Le disque "Constellations" (Klarthe)
Pour les 20 ans de Psophos, le quatuor a sorti un disque anniversaire, "Constellations" chez Klarthe, jolie rencontre (certes attendue) de Ravel, Dutilleux et Debussy sous le signe de la poésie et d'une certaine légèreté impressionniste. "On a quasiment commencé le quatuor avec ça, et c’est un répertoire un peu incontournable pour un quatuor français.
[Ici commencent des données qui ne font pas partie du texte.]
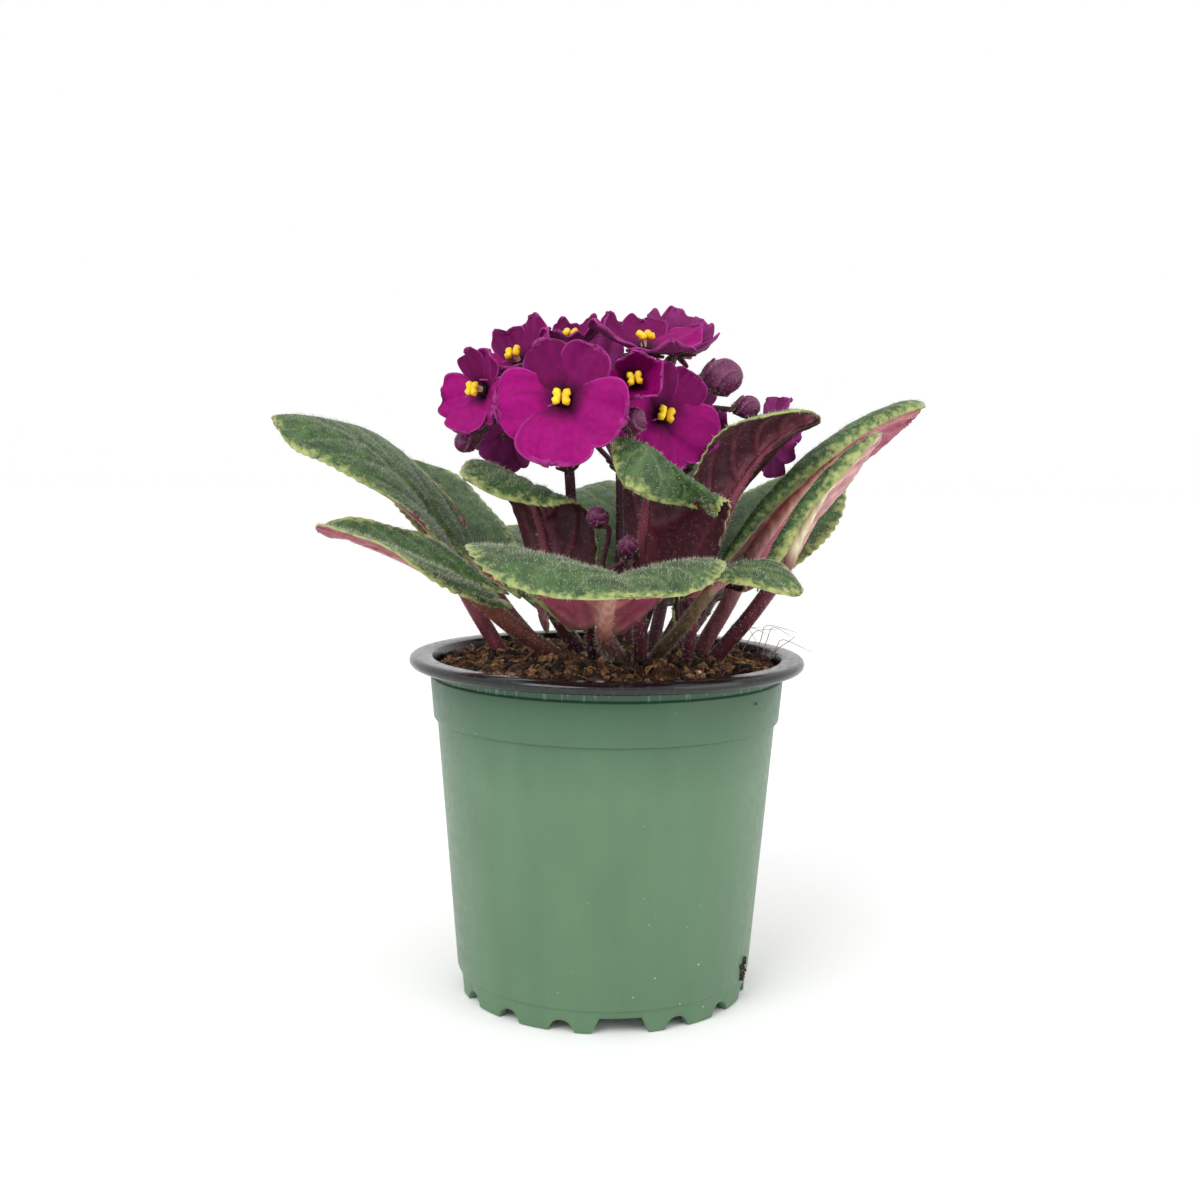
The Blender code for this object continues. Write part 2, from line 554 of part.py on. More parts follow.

Surtout, on s’est accompagnés l’un l’autre, ce répertoire et nous", dit Cécile Grassi. "Ce n'est pas un manifeste", selon Guillaume Martigne, "juste on est sensible à la couleur, au timbre à la poésie", ajoute Cécile : "c'est pour ça qu’on a utilisé le terme de constellation, c'est poétique ! C'est un titre du quatuor de Dutilleux "Ainsi la nuit", mais qui illustre tellement chaque quatuor. Chacun des trois compositeurs n'a écrit qu'un quatuor : chacun a son étoile qui brille"…Depuis ses débuts, le quatuor s'est beaucoup consacré aussi à la musique contemporaine. "C’est tellement merveilleux de pouvoir rencontrer la personne qui a écrit l’œuvre : pouvoir échanger, comprendre. Ça n’enlève pas la liberté d’interpréter, mais parfois avoir une réponse, c’est tellement précieux…", dit Cécile. La rencontre avec Dutilleux a été pour Psophos "hyper émouvante : on était à Cardiff, on jouait pour son anniversaire et avant de rentrer sur scène, il est venu nous voir. On ne savait pas qu’il serait présent. Notre seul regret a été de ne pas avoir travaillé avec lui, parce que c’était trop tard et il ne recevait plus vraiment".